> **Goal**
Of the material below, the lines to be retyped are those from the line containing "base_shell();" through the line containing "bpy.context.scene.collection.objects.link(empty)", inclusive; reproduce them exactly.
++++ Data
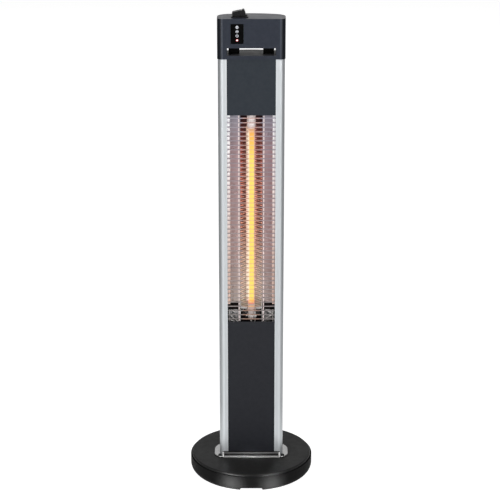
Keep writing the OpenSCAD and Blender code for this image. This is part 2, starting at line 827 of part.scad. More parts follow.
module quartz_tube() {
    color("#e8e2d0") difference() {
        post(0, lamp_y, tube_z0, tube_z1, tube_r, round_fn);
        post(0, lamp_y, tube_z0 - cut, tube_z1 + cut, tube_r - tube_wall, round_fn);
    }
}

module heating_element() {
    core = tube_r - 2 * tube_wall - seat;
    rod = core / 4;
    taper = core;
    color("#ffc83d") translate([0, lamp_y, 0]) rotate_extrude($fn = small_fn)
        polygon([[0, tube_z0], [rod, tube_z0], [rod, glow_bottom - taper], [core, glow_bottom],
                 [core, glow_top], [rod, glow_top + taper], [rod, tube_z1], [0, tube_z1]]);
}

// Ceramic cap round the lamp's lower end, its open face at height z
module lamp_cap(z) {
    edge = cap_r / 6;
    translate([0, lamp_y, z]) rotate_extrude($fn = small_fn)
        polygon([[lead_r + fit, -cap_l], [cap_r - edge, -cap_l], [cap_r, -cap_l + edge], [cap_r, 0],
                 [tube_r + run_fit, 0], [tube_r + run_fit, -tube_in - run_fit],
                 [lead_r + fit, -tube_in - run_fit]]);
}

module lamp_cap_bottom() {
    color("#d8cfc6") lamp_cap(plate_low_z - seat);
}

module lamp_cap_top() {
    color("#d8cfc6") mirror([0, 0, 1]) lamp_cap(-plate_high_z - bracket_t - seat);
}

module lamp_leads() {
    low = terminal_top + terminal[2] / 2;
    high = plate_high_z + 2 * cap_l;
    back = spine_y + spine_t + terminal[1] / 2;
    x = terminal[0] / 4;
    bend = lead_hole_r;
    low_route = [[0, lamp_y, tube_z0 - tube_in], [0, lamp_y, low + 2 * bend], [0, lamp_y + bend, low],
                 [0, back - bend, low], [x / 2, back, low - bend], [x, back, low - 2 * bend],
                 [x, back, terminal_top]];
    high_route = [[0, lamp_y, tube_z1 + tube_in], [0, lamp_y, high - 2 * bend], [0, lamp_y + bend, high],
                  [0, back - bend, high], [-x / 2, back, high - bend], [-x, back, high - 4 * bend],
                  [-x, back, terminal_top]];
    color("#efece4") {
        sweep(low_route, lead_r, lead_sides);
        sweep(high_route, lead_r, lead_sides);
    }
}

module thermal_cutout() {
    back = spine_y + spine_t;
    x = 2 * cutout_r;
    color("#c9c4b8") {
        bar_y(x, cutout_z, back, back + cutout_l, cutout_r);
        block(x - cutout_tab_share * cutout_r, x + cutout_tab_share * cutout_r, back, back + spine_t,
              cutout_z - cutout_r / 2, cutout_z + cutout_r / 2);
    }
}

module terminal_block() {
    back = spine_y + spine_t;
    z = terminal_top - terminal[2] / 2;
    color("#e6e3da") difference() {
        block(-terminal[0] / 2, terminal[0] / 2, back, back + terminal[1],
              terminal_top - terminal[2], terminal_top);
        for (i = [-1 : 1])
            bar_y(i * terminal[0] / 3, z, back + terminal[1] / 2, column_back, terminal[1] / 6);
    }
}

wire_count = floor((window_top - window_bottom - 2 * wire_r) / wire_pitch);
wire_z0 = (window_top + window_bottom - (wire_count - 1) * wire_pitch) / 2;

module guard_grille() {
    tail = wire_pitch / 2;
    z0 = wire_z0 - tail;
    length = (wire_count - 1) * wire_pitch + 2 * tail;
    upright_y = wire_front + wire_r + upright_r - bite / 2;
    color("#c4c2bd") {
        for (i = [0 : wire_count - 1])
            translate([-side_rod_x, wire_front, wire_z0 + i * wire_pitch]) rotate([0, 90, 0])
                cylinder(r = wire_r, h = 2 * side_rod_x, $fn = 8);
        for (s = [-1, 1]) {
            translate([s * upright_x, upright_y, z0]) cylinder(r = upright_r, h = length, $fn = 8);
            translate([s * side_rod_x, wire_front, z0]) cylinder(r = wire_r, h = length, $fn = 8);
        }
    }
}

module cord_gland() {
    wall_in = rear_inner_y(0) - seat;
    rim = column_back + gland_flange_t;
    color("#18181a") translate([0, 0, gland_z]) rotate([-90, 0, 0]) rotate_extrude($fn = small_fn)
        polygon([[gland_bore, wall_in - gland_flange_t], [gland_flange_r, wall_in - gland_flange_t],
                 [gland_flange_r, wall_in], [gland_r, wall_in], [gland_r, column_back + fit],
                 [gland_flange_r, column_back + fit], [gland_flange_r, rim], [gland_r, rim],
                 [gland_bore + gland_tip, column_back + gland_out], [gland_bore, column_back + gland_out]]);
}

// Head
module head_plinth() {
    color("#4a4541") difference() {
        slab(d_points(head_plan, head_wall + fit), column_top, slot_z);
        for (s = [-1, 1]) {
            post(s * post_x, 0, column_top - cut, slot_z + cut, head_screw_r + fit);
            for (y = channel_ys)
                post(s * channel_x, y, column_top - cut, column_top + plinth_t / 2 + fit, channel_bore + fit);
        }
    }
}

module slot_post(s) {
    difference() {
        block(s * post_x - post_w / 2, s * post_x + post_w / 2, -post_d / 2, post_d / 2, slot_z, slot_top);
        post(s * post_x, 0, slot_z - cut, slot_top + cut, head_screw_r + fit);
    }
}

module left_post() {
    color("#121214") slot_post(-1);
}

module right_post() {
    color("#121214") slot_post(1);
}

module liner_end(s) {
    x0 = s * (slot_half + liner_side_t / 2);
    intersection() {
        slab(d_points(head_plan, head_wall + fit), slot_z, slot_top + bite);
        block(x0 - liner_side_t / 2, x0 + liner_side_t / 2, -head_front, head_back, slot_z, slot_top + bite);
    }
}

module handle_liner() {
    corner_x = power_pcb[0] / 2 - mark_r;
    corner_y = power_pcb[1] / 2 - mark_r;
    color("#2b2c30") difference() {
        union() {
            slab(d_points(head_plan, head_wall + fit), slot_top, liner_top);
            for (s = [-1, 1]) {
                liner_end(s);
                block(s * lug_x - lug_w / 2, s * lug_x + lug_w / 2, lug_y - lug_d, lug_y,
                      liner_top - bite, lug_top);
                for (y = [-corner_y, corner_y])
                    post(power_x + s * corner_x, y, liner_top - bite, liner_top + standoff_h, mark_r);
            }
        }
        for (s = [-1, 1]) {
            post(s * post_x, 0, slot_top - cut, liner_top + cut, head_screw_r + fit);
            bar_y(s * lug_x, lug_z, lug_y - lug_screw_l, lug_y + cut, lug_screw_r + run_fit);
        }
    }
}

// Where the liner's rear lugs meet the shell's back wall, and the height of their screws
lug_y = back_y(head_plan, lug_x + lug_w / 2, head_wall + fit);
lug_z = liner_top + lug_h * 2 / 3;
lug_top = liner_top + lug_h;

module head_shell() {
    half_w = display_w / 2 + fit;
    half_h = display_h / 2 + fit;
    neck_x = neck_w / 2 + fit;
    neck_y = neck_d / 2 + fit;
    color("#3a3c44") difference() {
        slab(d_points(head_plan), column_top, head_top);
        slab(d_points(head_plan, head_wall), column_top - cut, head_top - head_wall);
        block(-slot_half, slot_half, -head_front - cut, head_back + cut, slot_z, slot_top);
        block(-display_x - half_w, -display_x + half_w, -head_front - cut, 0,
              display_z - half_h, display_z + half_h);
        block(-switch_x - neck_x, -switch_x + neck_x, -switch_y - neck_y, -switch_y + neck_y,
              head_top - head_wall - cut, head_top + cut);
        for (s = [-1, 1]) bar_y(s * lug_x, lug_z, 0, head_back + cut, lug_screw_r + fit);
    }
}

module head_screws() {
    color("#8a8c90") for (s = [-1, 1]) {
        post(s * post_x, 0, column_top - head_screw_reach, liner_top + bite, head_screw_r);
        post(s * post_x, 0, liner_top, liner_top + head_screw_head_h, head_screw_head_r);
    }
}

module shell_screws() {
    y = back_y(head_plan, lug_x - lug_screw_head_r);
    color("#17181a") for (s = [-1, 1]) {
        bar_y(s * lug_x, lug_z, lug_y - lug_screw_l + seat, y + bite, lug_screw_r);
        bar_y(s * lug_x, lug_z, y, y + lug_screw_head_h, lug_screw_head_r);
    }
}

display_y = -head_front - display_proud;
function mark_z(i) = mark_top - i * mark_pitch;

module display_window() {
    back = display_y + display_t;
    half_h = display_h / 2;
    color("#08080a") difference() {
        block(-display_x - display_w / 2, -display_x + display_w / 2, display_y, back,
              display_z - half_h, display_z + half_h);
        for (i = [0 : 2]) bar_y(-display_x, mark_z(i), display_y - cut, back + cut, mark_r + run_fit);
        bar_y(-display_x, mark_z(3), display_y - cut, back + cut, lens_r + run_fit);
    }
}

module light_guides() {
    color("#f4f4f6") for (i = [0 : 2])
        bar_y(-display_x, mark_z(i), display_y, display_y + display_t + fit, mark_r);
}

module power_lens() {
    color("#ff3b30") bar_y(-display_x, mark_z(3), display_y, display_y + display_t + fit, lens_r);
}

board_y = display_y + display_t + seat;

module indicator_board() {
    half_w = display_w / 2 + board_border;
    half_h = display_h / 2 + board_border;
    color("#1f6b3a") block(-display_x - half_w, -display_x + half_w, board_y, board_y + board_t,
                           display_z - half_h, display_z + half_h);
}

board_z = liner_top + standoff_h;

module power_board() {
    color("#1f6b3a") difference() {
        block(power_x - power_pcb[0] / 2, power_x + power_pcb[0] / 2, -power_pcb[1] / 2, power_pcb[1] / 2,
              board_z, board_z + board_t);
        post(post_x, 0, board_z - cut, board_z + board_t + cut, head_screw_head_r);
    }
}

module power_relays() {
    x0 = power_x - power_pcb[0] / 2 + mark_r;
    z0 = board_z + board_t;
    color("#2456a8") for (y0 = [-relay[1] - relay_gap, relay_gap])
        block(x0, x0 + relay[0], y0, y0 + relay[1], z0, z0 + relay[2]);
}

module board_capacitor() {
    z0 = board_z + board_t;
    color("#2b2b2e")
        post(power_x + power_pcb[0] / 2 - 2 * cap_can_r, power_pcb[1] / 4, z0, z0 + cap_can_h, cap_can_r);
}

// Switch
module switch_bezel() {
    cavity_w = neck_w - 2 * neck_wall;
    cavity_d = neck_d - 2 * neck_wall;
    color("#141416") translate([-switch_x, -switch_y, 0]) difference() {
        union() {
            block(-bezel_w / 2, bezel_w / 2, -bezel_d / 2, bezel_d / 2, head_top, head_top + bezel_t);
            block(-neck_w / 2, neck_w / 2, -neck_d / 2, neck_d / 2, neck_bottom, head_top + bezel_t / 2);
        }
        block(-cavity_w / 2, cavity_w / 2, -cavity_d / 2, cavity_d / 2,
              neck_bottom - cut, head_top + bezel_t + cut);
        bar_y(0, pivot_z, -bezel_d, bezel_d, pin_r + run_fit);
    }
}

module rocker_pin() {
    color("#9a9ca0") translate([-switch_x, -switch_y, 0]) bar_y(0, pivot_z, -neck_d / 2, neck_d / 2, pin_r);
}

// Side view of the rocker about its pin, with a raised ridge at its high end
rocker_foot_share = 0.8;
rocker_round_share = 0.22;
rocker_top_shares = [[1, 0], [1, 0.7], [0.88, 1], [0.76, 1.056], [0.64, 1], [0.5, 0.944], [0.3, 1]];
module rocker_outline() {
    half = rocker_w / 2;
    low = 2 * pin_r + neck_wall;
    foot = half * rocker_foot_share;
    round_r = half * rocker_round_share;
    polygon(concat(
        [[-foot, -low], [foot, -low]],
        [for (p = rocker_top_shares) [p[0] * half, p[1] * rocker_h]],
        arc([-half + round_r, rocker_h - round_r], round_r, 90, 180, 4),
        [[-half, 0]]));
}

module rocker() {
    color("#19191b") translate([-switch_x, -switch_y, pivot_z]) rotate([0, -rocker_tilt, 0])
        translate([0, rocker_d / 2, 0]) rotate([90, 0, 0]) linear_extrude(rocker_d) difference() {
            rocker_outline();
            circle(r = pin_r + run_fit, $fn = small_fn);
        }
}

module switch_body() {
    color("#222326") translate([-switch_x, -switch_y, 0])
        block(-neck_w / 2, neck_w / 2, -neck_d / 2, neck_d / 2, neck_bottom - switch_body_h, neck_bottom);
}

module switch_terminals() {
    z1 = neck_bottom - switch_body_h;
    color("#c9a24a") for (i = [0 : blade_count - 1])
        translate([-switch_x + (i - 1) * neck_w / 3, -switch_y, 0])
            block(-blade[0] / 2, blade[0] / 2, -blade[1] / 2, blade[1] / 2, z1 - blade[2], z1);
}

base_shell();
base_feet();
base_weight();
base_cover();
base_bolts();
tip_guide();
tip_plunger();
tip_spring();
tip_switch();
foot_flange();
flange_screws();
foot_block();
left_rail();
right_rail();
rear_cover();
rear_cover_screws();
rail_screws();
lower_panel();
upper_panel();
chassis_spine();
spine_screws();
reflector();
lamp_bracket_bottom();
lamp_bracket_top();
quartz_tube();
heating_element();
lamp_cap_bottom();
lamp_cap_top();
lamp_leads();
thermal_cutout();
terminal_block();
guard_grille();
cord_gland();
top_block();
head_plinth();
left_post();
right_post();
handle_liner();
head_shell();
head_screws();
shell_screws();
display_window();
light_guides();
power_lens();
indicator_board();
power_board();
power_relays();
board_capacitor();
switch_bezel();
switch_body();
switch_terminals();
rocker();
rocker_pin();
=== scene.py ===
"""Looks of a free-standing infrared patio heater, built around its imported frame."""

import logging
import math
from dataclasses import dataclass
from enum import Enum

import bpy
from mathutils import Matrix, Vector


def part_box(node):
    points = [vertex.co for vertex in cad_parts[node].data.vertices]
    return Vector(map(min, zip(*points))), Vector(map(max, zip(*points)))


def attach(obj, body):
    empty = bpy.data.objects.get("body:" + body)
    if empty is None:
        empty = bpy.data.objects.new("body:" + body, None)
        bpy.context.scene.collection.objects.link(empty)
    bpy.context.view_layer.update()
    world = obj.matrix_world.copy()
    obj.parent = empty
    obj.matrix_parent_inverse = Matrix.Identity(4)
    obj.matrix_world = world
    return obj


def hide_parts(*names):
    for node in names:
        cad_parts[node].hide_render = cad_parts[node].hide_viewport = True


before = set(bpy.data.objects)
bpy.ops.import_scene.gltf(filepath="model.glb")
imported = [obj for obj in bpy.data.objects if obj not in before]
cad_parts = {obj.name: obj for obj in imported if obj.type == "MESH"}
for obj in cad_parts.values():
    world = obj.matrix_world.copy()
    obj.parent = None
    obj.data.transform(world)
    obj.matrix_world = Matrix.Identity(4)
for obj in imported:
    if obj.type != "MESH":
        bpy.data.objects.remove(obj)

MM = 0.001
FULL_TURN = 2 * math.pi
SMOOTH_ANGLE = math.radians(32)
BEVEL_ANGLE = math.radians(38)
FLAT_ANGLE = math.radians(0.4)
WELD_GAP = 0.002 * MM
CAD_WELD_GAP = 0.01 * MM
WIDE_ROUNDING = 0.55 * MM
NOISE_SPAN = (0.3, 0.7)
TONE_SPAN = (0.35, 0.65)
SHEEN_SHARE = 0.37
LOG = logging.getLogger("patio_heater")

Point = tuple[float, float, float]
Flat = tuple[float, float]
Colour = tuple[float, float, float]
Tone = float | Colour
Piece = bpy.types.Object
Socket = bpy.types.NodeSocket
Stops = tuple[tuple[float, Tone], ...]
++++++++
> **Right answer**
base_shell();
base_feet();
base_weight();
base_cover();
base_bolts();
tip_guide();
tip_plunger();
tip_spring();
tip_switch();
foot_flange();
flange_screws();
foot_block();
left_rail();
right_rail();
rear_cover();
rear_cover_screws();
rail_screws();
lower_panel();
upper_panel();
chassis_spine();
spine_screws();
reflector();
lamp_bracket_bottom();
lamp_bracket_top();
quartz_tube();
heating_element();
lamp_cap_bottom();
lamp_cap_top();
lamp_leads();
thermal_cutout();
terminal_block();
guard_grille();
cord_gland();
top_block();
head_plinth();
left_post();
right_post();
handle_liner();
head_shell();
head_screws();
shell_screws();
display_window();
light_guides();
power_lens();
indicator_board();
power_board();
power_relays();
board_capacitor();
switch_bezel();
switch_body();
switch_terminals();
rocker();
rocker_pin();
=== scene.py ===
"""Looks of a free-standing infrared patio heater, built around its imported frame."""

import logging
import math
from dataclasses import dataclass
from enum import Enum

import bpy
from mathutils import Matrix, Vector


def part_box(node):
    points = [vertex.co for vertex in cad_parts[node].data.vertices]
    return Vector(map(min, zip(*points))), Vector(map(max, zip(*points)))


def attach(obj, body):
    empty = bpy.data.objects.get("body:" + body)
    if empty is None:
        empty = bpy.data.objects.new("body:" + body, None)
        bpy.context.scene.collection.objects.link(empty)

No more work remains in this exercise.